Task to complete
Copy out the complete listing, word for word.

Supplied information
** begin **
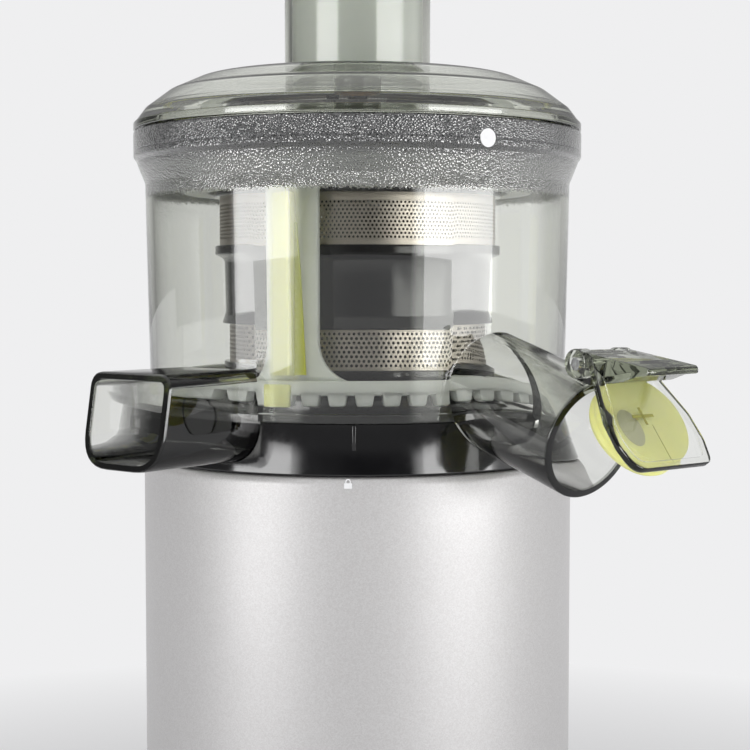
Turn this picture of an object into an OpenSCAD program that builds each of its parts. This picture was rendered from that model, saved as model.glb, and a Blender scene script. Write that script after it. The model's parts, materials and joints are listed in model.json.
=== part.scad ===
// Upright slow juicer: a motor base carries a clear juicing bowl with a pulp spout and a juice spout.
// Z is up, the origin lies on the drum's axis at the level that the feet stand on, and the front is -Y.
// Azimuths are measured from the front, positive towards +X.

/* [Motor base] */
// Outer radius of the drum-shaped base
base_r = 75; // [72:1:82]
// Height of the base's rolled rim above the table
base_h = 220.5; // [216:0.5:240]
// Wall of the base shell
base_wall = 2.5; // [2:0.5:3.5]
// Radius of the rolled edge at the top of the base
rim_round = 3; // [1.5:0.5:5]
// Width of the rim's flat land, from the outside to the deck
rim_land = 7; // [6:0.5:9]
// Thickness of the base plate and of the deck's flange
plate_t = 3; // [2.5:0.5:4]
// Radius of a rubber foot
foot_r = 9; // [7:0.5:11]
// Height of a rubber foot
foot_h = 5; // [4:0.5:7]
// How far each foot's centre stands in from the drum's wall
foot_inset = 18; // [15:1:25]
// Height of the rear switch's centre
switch_z = 62; // [50:1:80]
// Height of the cord gland's centre
gland_z = 26; // [22:1:34]
// Bore radius of the cord gland
gland_bore_r = 3.5; // [2.5:0.25:4.5]
// Number of slots in the rear air grille
vent_count = 8; // [4:1:10]

/* [Motor and gears] */
// Outer radius of the motor can
motor_r = 32; // [30:0.5:34]
// Length of the motor can
motor_len = 104; // [96:1:112]
// Distance of the countershaft from the axis, as a share of the drum's radius
counter_share = 0.48; // [0.474:0.002:0.486]
// Teeth of the motor pinion
pinion_teeth = 15; // [15:3:18]
// Teeth of the first wheel
wheel_teeth = 75; // [72:3:75]
// Teeth of the second pinion
second_teeth = 12; // [12:1:13]
// Teeth of the output wheel
output_teeth = 60; // [58:1:60]
// Radius of the drive shaft, and of its hexagon over the corners
drive_r = 8; // [7:0.5:8.5]
// Length of the hexagon that stands above the deck's collar
hex_len = 38; // [32:1:42]

/* [Bowl] */
// How far the foot of the black bowl base stands in from the drum
skirt_inset = 1; // [0:0.5:2]
// How much the black bowl base narrows towards its top
skirt_taper = 2.4; // [2:0.2:3]
// Height of the black bowl base
skirt_h = 16.2; // [15:0.2:18]
// How far the clear wall's foot stands out past the top of the black base
wall_step = 1; // [0.6:0.2:1.4]
// How much the clear wall widens towards its top
wall_taper = 1.4; // [0.8:0.2:2]
// Thickness of the clear wall
wall_t = 2.6; // [2:0.2:3]
// Height of the clear wall up to the flare
wall_h = 78.5; // [76:0.5:86]
// Height of the flare
flare_h = 7; // [5:0.5:9]
// How far the flange stands out past the clear wall
flange_out = 4; // [3:0.5:6]
// Height of the flange
flange_h = 10; // [9:0.5:13]
// Thickness of the bowl's floor
floor_t = 3; // [2.5:0.5:3.5]

/* [Spouts and cap] */
// Azimuth of the pulp spout
pulp_az = -39.5; // [-46:0.5:-34]
// Width of the pulp spout
pulp_w = 35; // [30:1:38]
// Height of the pulp spout
pulp_tall = 29.5; // [27:0.5:32]
// How far the pulp spout's upper lip stands out past the foot of the clear wall
pulp_out = 35.4; // [28:0.2:43]
// How much further out the pulp spout's lower lip stands
pulp_slant = 5; // [0:0.5:8]
// Azimuth of the juice spout
juice_az = 38; // [34:0.5:44]
// Outer radius of the juice spout
juice_r = 18.6; // [17:0.2:19.4]
// How far the juice spout's end stands out past the foot of the clear wall
juice_out = 41.4; // [36:0.2:47]
// Downward tilt of the juice spout
juice_tilt = 16.4; // [12:0.2:20]
// Height of the juice spout's end above the foot of the clear wall
juice_rise = -3.4; // [-5:0.2:-1]
// Wall of both spouts
spout_t = 2.3; // [2:0.1:2.8]
// How far the cap stands open at rest
cap_open = 54; // [0:1:60]
// Radius of the cap's sealing plug
plug_r = 15.2; // [14:0.2:15.2]
// Thickness of the cap's sealing plug
plug_t = 7.2; // [6:0.2:8]
// Thickness of the cap's plate
cap_t = 2.5; // [2:0.1:3]
// Length of the cap's finger tab
tab_len = 28; // [22:1:32]

/* [Strainer, wiper and auger] */
// Gap between the lip of the strainer's band and the pitch circle of the wiper's ring
lip_gap = 11; // [10.6:0.1:11.4]
// How far the band stands in from its lip
band_in = 3.2; // [2.4:0.2:3.6]
// How far the upper mesh stands in from the lip
upper_mesh_in = 1.6; // [1.2:0.1:2]
// How far the lower mesh stands in from the lip
lower_mesh_in = 4.9; // [4.8:0.1:5.3]
// Thickness of the perforated sheet
mesh_t = 0.5; // [0.4:0.1:0.6]
// Height of the lower mesh
lower_mesh_h = 13.1; // [11:0.5:15]
// Height of the band
band_h = 26.8; // [24:0.2:29]
// Height of the upper mesh
upper_mesh_h = 16.7; // [14:0.1:18]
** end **
Solution to the problem
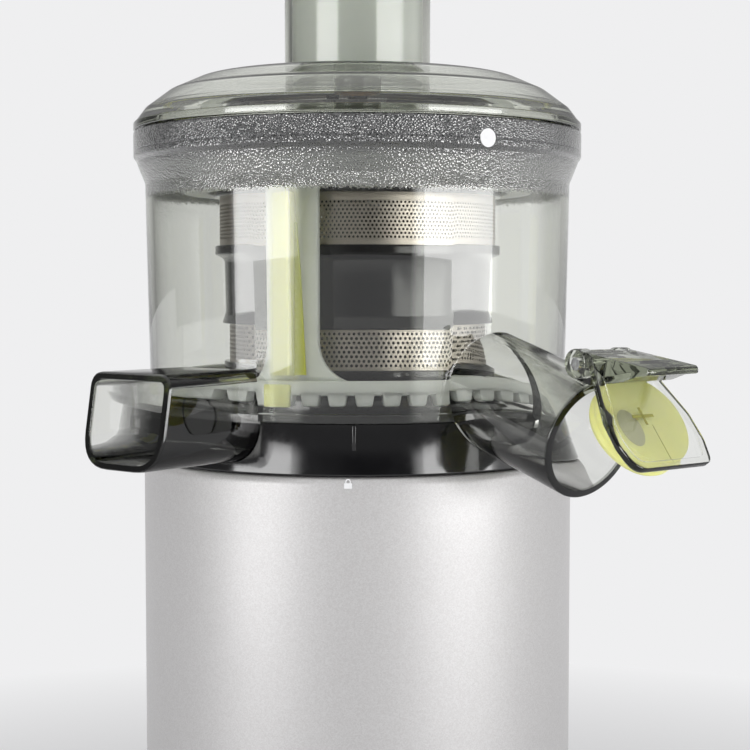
Turn this picture of an object into an OpenSCAD program that builds each of its parts. This picture was rendered from that model, saved as model.glb, and a Blender scene script. Write that script after it. The model's parts, materials and joints are listed in model.json.
=== part.scad ===
// Upright slow juicer: a motor base carries a clear juicing bowl with a pulp spout and a juice spout.
// Z is up, the origin lies on the drum's axis at the level that the feet stand on, and the front is -Y.
// Azimuths are measured from the front, positive towards +X.

/* [Motor base] */
// Outer radius of the drum-shaped base
base_r = 75; // [72:1:82]
// Height of the base's rolled rim above the table
base_h = 220.5; // [216:0.5:240]
// Wall of the base shell
base_wall = 2.5; // [2:0.5:3.5]
// Radius of the rolled edge at the top of the base
rim_round = 3; // [1.5:0.5:5]
// Width of the rim's flat land, from the outside to the deck
rim_land = 7; // [6:0.5:9]
// Thickness of the base plate and of the deck's flange
plate_t = 3; // [2.5:0.5:4]
// Radius of a rubber foot
foot_r = 9; // [7:0.5:11]
// Height of a rubber foot
foot_h = 5; // [4:0.5:7]
// How far each foot's centre stands in from the drum's wall
foot_inset = 18; // [15:1:25]
// Height of the rear switch's centre
switch_z = 62; // [50:1:80]
// Height of the cord gland's centre
gland_z = 26; // [22:1:34]
// Bore radius of the cord gland
gland_bore_r = 3.5; // [2.5:0.25:4.5]
// Number of slots in the rear air grille
vent_count = 8; // [4:1:10]

/* [Motor and gears] */
// Outer radius of the motor can
motor_r = 32; // [30:0.5:34]
// Length of the motor can
motor_len = 104; // [96:1:112]
// Distance of the countershaft from the axis, as a share of the drum's radius
counter_share = 0.48; // [0.474:0.002:0.486]
// Teeth of the motor pinion
pinion_teeth = 15; // [15:3:18]
// Teeth of the first wheel
wheel_teeth = 75; // [72:3:75]
// Teeth of the second pinion
second_teeth = 12; // [12:1:13]
// Teeth of the output wheel
output_teeth = 60; // [58:1:60]
// Radius of the drive shaft, and of its hexagon over the corners
drive_r = 8; // [7:0.5:8.5]
// Length of the hexagon that stands above the deck's collar
hex_len = 38; // [32:1:42]

/* [Bowl] */
// How far the foot of the black bowl base stands in from the drum
skirt_inset = 1; // [0:0.5:2]
// How much the black bowl base narrows towards its top
skirt_taper = 2.4; // [2:0.2:3]
// Height of the black bowl base
skirt_h = 16.2; // [15:0.2:18]
// How far the clear wall's foot stands out past the top of the black base
wall_step = 1; // [0.6:0.2:1.4]
// How much the clear wall widens towards its top
wall_taper = 1.4; // [0.8:0.2:2]
// Thickness of the clear wall
wall_t = 2.6; // [2:0.2:3]
// Height of the clear wall up to the flare
wall_h = 78.5; // [76:0.5:86]
// Height of the flare
flare_h = 7; // [5:0.5:9]
// How far the flange stands out past the clear wall
flange_out = 4; // [3:0.5:6]
// Height of the flange
flange_h = 10; // [9:0.5:13]
// Thickness of the bowl's floor
floor_t = 3; // [2.5:0.5:3.5]

/* [Spouts and cap] */
// Azimuth of the pulp spout
pulp_az = -39.5; // [-46:0.5:-34]
// Width of the pulp spout
pulp_w = 35; // [30:1:38]
// Height of the pulp spout
pulp_tall = 29.5; // [27:0.5:32]
// How far the pulp spout's upper lip stands out past the foot of the clear wall
pulp_out = 35.4; // [28:0.2:43]
// How much further out the pulp spout's lower lip stands
pulp_slant = 5; // [0:0.5:8]
// Azimuth of the juice spout
juice_az = 38; // [34:0.5:44]
// Outer radius of the juice spout
juice_r = 18.6; // [17:0.2:19.4]
// How far the juice spout's end stands out past the foot of the clear wall
juice_out = 41.4; // [36:0.2:47]
// Downward tilt of the juice spout
juice_tilt = 16.4; // [12:0.2:20]
// Height of the juice spout's end above the foot of the clear wall
juice_rise = -3.4; // [-5:0.2:-1]
// Wall of both spouts
spout_t = 2.3; // [2:0.1:2.8]
// How far the cap stands open at rest
cap_open = 54; // [0:1:60]
// Radius of the cap's sealing plug
plug_r = 15.2; // [14:0.2:15.2]
// Thickness of the cap's sealing plug
plug_t = 7.2; // [6:0.2:8]
// Thickness of the cap's plate
cap_t = 2.5; // [2:0.1:3]
// Length of the cap's finger tab
tab_len = 28; // [22:1:32]

/* [Strainer, wiper and auger] */
// Gap between the lip of the strainer's band and the pitch circle of the wiper's ring
lip_gap = 11; // [10.6:0.1:11.4]
// How far the band stands in from its lip
band_in = 3.2; // [2.4:0.2:3.6]
// How far the upper mesh stands in from the lip
upper_mesh_in = 1.6; // [1.2:0.1:2]
// How far the lower mesh stands in from the lip
lower_mesh_in = 4.9; // [4.8:0.1:5.3]
// Thickness of the perforated sheet
mesh_t = 0.5; // [0.4:0.1:0.6]
// Height of the lower mesh
lower_mesh_h = 13.1; // [11:0.5:15]
// Height of the band
band_h = 26.8; // [24:0.2:29]
// Height of the upper mesh
upper_mesh_h = 16.7; // [14:0.1:18]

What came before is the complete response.